“Twisted Humanity:” A Memorial to the Victims of the Cambodian Genocide

The sculpture “Twisted Humanity” by David Ludeke and Jackson Vachal.
photo by J.D. LeRoy

Background: From 1975 to 1979 the government of Democratic Kampuchea, led by Pol Pot, committed a genocide resulting in the death of approximately one quarter of the nation’s seven million inhabitants.

After nearly a century of French colonial rule, Cambodia gained independence in 1954 under Prince Norodom Sihanouk. As corruption and economic struggles plagued Sihanouk’s Cambodia, the Cambodian communist group known as the Khmer Rouge (KR) gained support and initiated a rebellion. Once in power, the Khmer Rouge began to implement their vision of an agrarian society free of foreigners, ethnic minorities, and intellectualism—a pure society made up entirely of ethnic communist Khmers. The regime created a national program of forced agricultural labor, emptying city populations into the countryside to work. Approximately two million people perished. They were either executed or died of starvation and disease resulting from the Khmer Rouge policies. The genocide ended when Vietnamese invaded Democratic Kampuchea and installed a new government.

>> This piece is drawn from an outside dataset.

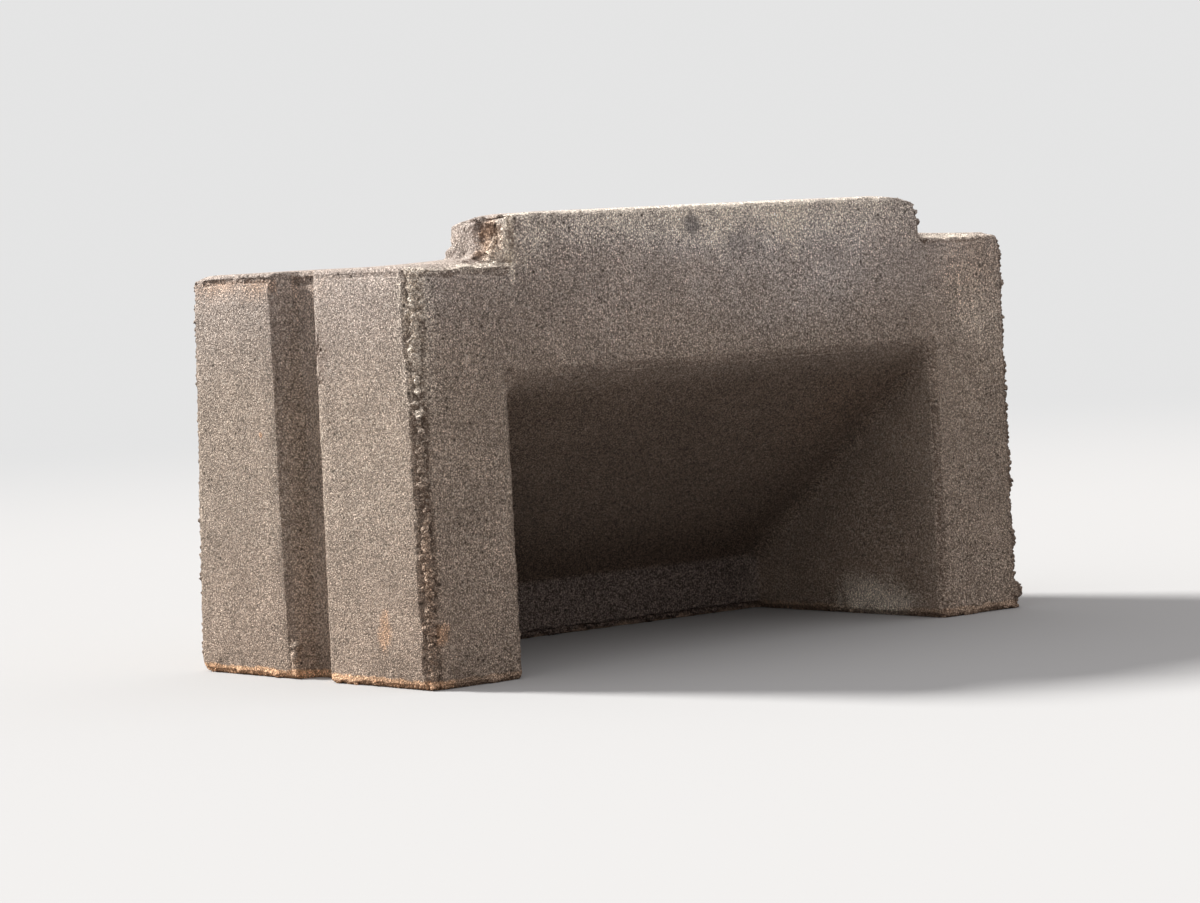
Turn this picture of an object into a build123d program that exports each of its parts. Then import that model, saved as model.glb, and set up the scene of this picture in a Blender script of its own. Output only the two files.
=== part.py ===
"""Interlocking concrete block, cast in one piece, with a scooped front and a lip on top.

X runs along the block, the open side faces -Y and +Z is up. The origin lies on the
ground, under the middle of the block. Sizes are in millimetres.
"""
import os

from build123d import *

# The body, which stands on its two legs and on the foot of its back wall
block_length = 395.0
body_height = 200.0
foot_depth = 195.0
back_batter = 12.5

# The scoop, open to the front and to the ground
leg_width = 56.5
mouth_height = 145.0
back_wall = 50.0
strip_height = 30.0

# The lip along the front of the top, which enters the scoop of a block laid above
lip_height = 23.0
lip_thickness = 45.0
lip_clearance = 1.0
lip_root = 12.0

# The wear and the break that the lip carries
right_lean = 4.5
right_wear_radius = 11.0
break_width = 4.5
break_run = 24.0
rear_wear_drop = 5.0
rear_wear_run = 22.0

# The key groove in each end, wider at the top than at the foot
groove_depth = 12.0
groove_rear = 113.5
groove_top_width = 34.5
groove_foot_width = 31.0
groove_flare = 6.0

# Rounding of arrises and inner corners
corner_radius = 2.0
arris_radius = 1.8
foot_radius = 1.5
lip_radius = 2.0
rim_radius = 4.0
valley_radius = 7.0
strip_radius = 3.0
groove_front_radius = 1.2
groove_rear_radius = 3.5

# How far a cutter stands out of the block
overrun = 20.0

# Places worked out from the sizes
end_x = block_length / 2
front_y = -foot_depth / 2
rear_y = foot_depth / 2
scoop_width = block_length - 2 * leg_width
scoop_depth = foot_depth - back_wall
scoop_back_y = front_y + scoop_depth
ramp_slope = (mouth_height - strip_height) / scoop_depth
lip_end = scoop_width / 2 - lip_clearance
lip_top = body_height + lip_height
lip_back_y = front_y + lip_thickness


def upright(edge):
    """Say whether an edge runs from foot to top, plumb or leaning a little."""
    return abs(edge.tangent_at(0.5).Z) > 0.9


# The hollow: a ramp that falls from the mouth to a low upright strip on the back wall
with BuildPart() as scoop:
    with BuildSketch(Plane.YZ) as scoop_section:
        with BuildLine():
            Polyline(
                (front_y - overrun, -overrun),
                (scoop_back_y, -overrun),
                (scoop_back_y, strip_height),
                (front_y - overrun, mouth_height + overrun * ramp_slope),
                close=True,
            )
        make_face()
    extrude(amount=scoop_width / 2, both=True)
    ramp = scoop.faces().sort_by(Axis.Z)[-1]
    fillet(ramp.edges().filter_by(Axis.X, reverse=True), valley_radius)
    ramp_foot = scoop.edges().filter_by(Axis.X).filter_by_position(Axis.Z, strip_height, strip_height)
    fillet(ramp_foot, strip_radius)


def groove_section(height):
    """Draw the left end's groove in plan, as wide as it is at a height, with a rounded mouth."""
    widening = (groove_top_width - groove_foot_width) / body_height
    rear = front_y + groove_rear
    front = rear - groove_foot_width - widening * height
    floor_x = -end_x + groove_depth
    with BuildSketch(Plane.XY.offset(height)) as section:
        with BuildLine():
            Polyline(
                (-end_x - overrun, rear + groove_rear_radius),
                (-end_x, rear + groove_rear_radius),
                (-end_x, rear),
                (floor_x, rear - groove_flare),
                (floor_x, front + groove_flare),
                (-end_x, front),
                (-end_x, front - groove_front_radius),
                (-end_x - overrun, front - groove_front_radius),
                close=True,
            )
        make_face()
        fillet(section.vertices().group_by(Axis.X)[1].sort_by(Axis.Y)[1], groove_front_radius)
        fillet(section.vertices().group_by(Axis.X)[1].sort_by(Axis.Y)[-2], groove_rear_radius)
    return section.sketch


# One groove cutter, for the left end
with BuildPart() as groove:
    add(groove_section(-overrun))
    add(groove_section(body_height + overrun))
    loft()


def rear_wear_plane():
    """Place the plane that cuts the lip's rear corner at the left end, its normal outward."""
    corner = Vector(-lip_end, lip_back_y, lip_top - rear_wear_drop)
    along_end = Vector(-lip_end, lip_back_y - rear_wear_run, lip_top)
    along_rear = Vector(-lip_end + rear_wear_run, lip_back_y, lip_top)
    return Plane(origin=corner, z_dir=(along_end - corner).cross(along_rear - corner))


# The lip as it left the mould, less its worn right end and its broken left end
with BuildPart() as lip:
    with BuildSketch(Plane.XZ.offset(-front_y)) as lip_front:
        with BuildLine():
            Polyline(
                (-lip_end, body_height - lip_root),
                (lip_end, body_height - lip_root),
                (lip_end, body_height),
                (lip_end - right_lean, lip_top),
                (-lip_end, lip_top),
                close=True,
            )
        make_face()
        worn_corner = lip_front.vertices().group_by(Axis.Y)[-1].sort_by(Axis.X)[-1]
        fillet(worn_corner, right_wear_radius)
    extrude(amount=-lip_thickness)
    front_face = lip.faces().sort_by(Axis.Y)[0]
    broken_edge = lip.edges().filter_by(Axis.Z).sort_by(Axis.Y)[0]
    chamfer(broken_edge, length=break_width, length2=break_run, reference=front_face)
    split(bisect_by=rear_wear_plane(), keep=Keep.BOTTOM)
    fillet(lip.edges().group_by(Axis.Z)[-1].filter_by(Axis.X), lip_radius)

# The block itself
with BuildPart() as concrete_block:
    with BuildSketch(Plane.YZ) as side_view:
        with BuildLine():
            Polyline(
                (front_y, 0),
                (rear_y, 0),
                (rear_y - back_batter, body_height),
                (front_y, body_height),
                close=True,
            )
        make_face()
    extrude(amount=end_x, both=True)
    corners = concrete_block.edges().filter_by(upright)
    fillet(corners, corner_radius)
    top_face = concrete_block.faces().sort_by(Axis.Z)[-1]
    fillet(top_face.edges(), arris_radius)
    add(scoop.part, mode=Mode.SUBTRACT)
    front_edges = concrete_block.edges().filter_by_position(Axis.Y, front_y, front_y)
    rim = front_edges.filter_by_position(Axis.X, -scoop_width / 2, scoop_width / 2)
    fillet(rim.filter_by_position(Axis.Z, 0, mouth_height), rim_radius)
    foot_face = concrete_block.faces().sort_by(Axis.Z)[0]
    fillet(foot_face.edges(), foot_radius)
    add(groove.part, mode=Mode.SUBTRACT)
    add(mirror(groove.part, about=Plane.YZ), mode=Mode.SUBTRACT)
    add(lip.part)

os.makedirs("parts", exist_ok=True)
concrete_block.part.label = "concrete_block"
export_step(concrete_block.part, "parts/concrete_block.step")
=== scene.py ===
"""Looks of a worn concrete block, cast in one piece, with a scooped front and a lip on top.

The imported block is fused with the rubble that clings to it, weathered along its
arrises and dressed in one sandy concrete. Places are in the block's own frame: X runs
along it, the open side faces -Y, +Z is up. Lengths are in metres unless a name says mm.
"""

import logging
import math
from collections.abc import Sequence
from dataclasses import dataclass
from enum import Enum
from functools import cached_property

import bmesh
import bpy
import numpy as np
from mathutils import Matrix, Vector


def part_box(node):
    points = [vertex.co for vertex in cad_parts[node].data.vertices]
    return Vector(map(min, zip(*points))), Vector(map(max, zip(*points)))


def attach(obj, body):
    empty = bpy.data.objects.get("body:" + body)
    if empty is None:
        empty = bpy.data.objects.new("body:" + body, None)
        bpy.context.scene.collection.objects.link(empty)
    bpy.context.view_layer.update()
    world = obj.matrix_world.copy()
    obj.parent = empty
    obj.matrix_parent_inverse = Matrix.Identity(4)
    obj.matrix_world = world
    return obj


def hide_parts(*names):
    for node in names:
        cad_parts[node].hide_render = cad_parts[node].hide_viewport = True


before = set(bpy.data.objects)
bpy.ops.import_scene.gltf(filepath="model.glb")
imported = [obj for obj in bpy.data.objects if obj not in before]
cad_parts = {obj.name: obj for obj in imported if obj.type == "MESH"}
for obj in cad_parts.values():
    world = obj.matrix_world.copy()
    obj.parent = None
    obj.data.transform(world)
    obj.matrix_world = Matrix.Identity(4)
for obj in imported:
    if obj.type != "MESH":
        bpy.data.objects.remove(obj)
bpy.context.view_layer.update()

log = logging.getLogger("block")

NODE = "concrete_block"
BODY = "root"

# The multipliers that scramble whole numbers into fixed random values
CELL_FACTORS = (73856093, 19349663, 83492791)
SEED_FACTOR = 2654435761
SCRAMBLES = ((13, 1274126177), (15, 668265263))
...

Despite the horrors in Cambodia, the United States and the United Nations did not intervene or attempt to prevent genocide. In America, inaction was due to a general disbelief in the reports of genocidal policies in Cambodia, to the “Southeast Asia fatigue” brought on by the Vietnam War, and to Cold War geopolitical concerns. At the UN, no national delegation seriously fought for consideration of action in response to the genocide. The UN genocide convention was essentially useless, lacking both US support and any means of enforcing genocide prevention.

Artist’s Statement: Our sculpture “Twisted Humanity,” a memorial to the victims of the Cambodian Genocide (1975–1979) provides an artistic interpretation of the horrors and injustice of the Cambodian Genocide. Through the selection of materials and construction of historically significant symbols, the piece aims to elicit empithy in the viewer for the victims of the genocide and outrage at the suffering they endured.

One look at “Twisted Humanity” begs the question: why reading glasses? In Pol Pot’s Democratic Kampuchea, intellectuals and professionals were among the many groups executed en masse. The massacres became so widespread that a person could be killed for something as arbitrary as speaking a foreign language—or wearing reading glasses.

In our sculpture, the glasses’ convergent lenses offer a double meaning: they represent the farsighted eyes of an international community whose political expediencies and self-interest prevented them from looking too closely at Cambodia in the 1970s.

An examination of the piece as a whole reveals structural symbolism. Overt symbols include the elevated map of Cambodia and the “cage” of glasses that, like the Khmer Rouge regime, both trap the victims and repel foreign influence and help. A more subtle symbol is the circular base painted black: this “globe of darkness” again references a world which stood by in silence as millions of innocent people needlessly suffered.

The wire figures connect to this idea of global inaction; by constructing humans out of something as cold and lifeless as galvanized steel wire, the figures remind the viewer how easily the humanity of entire groups of people can be forgotten. The mutilated limbs and thin figures reference the disease and starvation that was commonplace under KR policies. The positions of each figure embody various emotions—they are fixed in states of extreme terror, agony, and desperation. The fourth figure is impaled through the abdomen, an image reminiscent of the mass executions by pickaxe in the killing fields. Lastly, the death of this fourth figure alludes to the egregious loss of one quarter of the Cambodian population.

The haunting message of this piece is best summarized through an analysis of its title. The term “twisted humanity” applies to three groups of people: the evil leaders who perpetrated genocide, the negligent international community who turned a blind eye, and the victims—wire humans literally twisted into tortured figures who embody, at least in part, the half decade of brutal forced labor, systematic torture, and mass killings that marked the Cambodian Genocide.